While NLR is firmly planted in the research community, the results of experimentation and research done over the network are likely to find a way into the commercial arena, participants say, particularly in areas of next-generation protocols, network management tools, provisioning capabilities and security techniques - possibly in as little as 18 to 24 months, participants say.

Having finished the network's first build-out phase that connected points from east to west across the country last August, NLR's second phase connects southern points on the map and had been slated for completion in November.

However, Hurricane Katrina thwarted some of this progress, as a number of points of presence along the Gulf Coast are currently submerged, says NLR spokesman Greg Wood.

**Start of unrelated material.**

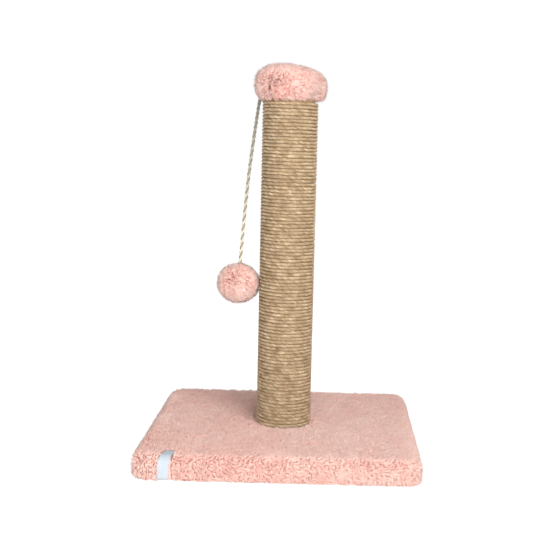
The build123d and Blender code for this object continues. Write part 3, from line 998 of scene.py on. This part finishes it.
def dress(finish, *nodes):
    """Give CAD pieces their finish."""
    for node in nodes:
        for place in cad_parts[node].material_slots:
            place.material = finish


chipboard, chip_shader, chip_place = new_finish("chipboard", {"Roughness": 0.8, "Specular IOR Level": 0.2})
chips = chip_place.node("ShaderNodeTexVoronoi", None, {
    "Vector": chip_place.vector("MULTIPLY", chip_place, (1.0, 1.0, 2.2)), "Scale": 210.0,
})
chip_tone = chips.other("Color").split()
join(chip_shader, "Base Color", chip_place.mix(
    chip_tone * 0.6 + chip_place.noise(700.0) * 0.4, (0.36, 0.24, 0.13), (0.66, 0.49, 0.30)
))
bump(chip_shader, chips, 0.0003)
dress(chipboard, "base_board", "bottom_plug", "top_plug")

# Tube: kraft board wound on a slant and glued, with a fine seam where each strip meets the next.
# The rope is glued round it, and a plug closes each of its ends.

cardboard, board_shader, board_place = new_finish("kraft_tube", {
    "Roughness": 0.75, "Specular IOR Level": 0.2,
})
board_split = board_place.split()
board_angle = board_split.math("ARCTAN2", board_split.other("Y"), board_split)
strip_width = 0.09
strip_turns = board_split.other("Z") / strip_width + board_angle / math.tau
seam = strip_turns.math("FRACT", strip_turns).range(0.0, 0.012, 1.0, 0.0)
board_fibre = board_place.vector("MULTIPLY", board_place, (1.0, 1.0, 0.3)).noise(520.0, 4.0, 0.7)
board_colour = board_place.mix(board_fibre, (0.36, 0.235, 0.13), (0.56, 0.40, 0.25))
join(board_shader, "Base Color", board_place.mix(seam * 0.7, board_colour, (0.16, 0.10, 0.05)))
bump(board_shader, board_fibre * 0.3 - seam, 0.0004)
dress(cardboard, "post_tube")

# Fastenings: zinc-plated nut, washer and bolt, and staples of galvanised wire.
# The bolt draws the post onto the base. The staples hold the cover, the plugs, the cap, the rope
# and the cord.

zinc, zinc_shader, zinc_place = new_finish("zinc_plate", {"Roughness": 0.35, "Metallic": 1.0})
zinc_bloom = zinc_place.noise(300.0, 4.0, 0.6)
join(zinc_shader, "Base Color", zinc_place.mix(zinc_bloom, (0.50, 0.52, 0.55), (0.74, 0.75, 0.77)))
join(zinc_shader, "Roughness", zinc_bloom.range(0.3, 0.7, 0.25, 0.5))
bump(zinc_shader, zinc_place.noise(1500.0), 0.00005)
dress(zinc, "tee_nut", "base_washer", "base_bolt")
wire, wire_shader, wire_place = new_finish("staple_wire", {"Roughness": 0.4, "Metallic": 1.0})
wire_drawn = wire_place.vector("MULTIPLY", wire_place, (1.0, 1.0, 4.0)).noise(900.0, 2.0)
join(wire_shader, "Base Color", wire_place.mix(wire_drawn, (0.46, 0.46, 0.47), (0.68, 0.68, 0.69)))
join(wire_shader, "Roughness", wire_drawn.range(0.3, 0.7, 0.3, 0.55))
dress(
    wire, "base_staples", "bottom_plug_staples", "top_plug_staples", "cap_staples", "rope_staple",
    "toy_staple",
)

The group plans to provide an update of phase two's progress this week, Wood says.

The first of it's kind, NLR's infrastructure uses dense wavelength division multiplexing technology to offer up to 40 simultaneous light wavelengths (or lambdas), each capable of transmitting at speeds of 10G bit/sec. Other research-oriented networks don't offer such dedicated capacity; Internet2, for example, connects more than 200 U.S. universities with one 10G-bit/sec link each. Currently there are six research projects underway that take advantage of NLR.

Cisco is providing the multiplexers, switches and routers for NLR, and Level 3 Communications is supplying the fiber. Sun in July announced it is working with NLR to connect its Sun Grid - an Internet-based utility service - to the network.

User involvement

But that's about the extent of vendor involvement in NLR. The network was designed by and for the research community, says Tom West, NLR's executive director, so the infrastructure is not managed by a vendor, but by users. "The primary benefit is this dedicated capability that is [the user's] own to control and manage," West says. NLR set a mandate that more than 50% of its capacity be dedicated to network technology research.

Users pay for a fixed amount of usage over a period of time, say three or five years, and get full use of one of the 40 dedicated wavelengths. That means researchers can experiment with new technologies without affecting or being affected by others. "It's like a highway system; I have my own lane, and no one else can get in," West says.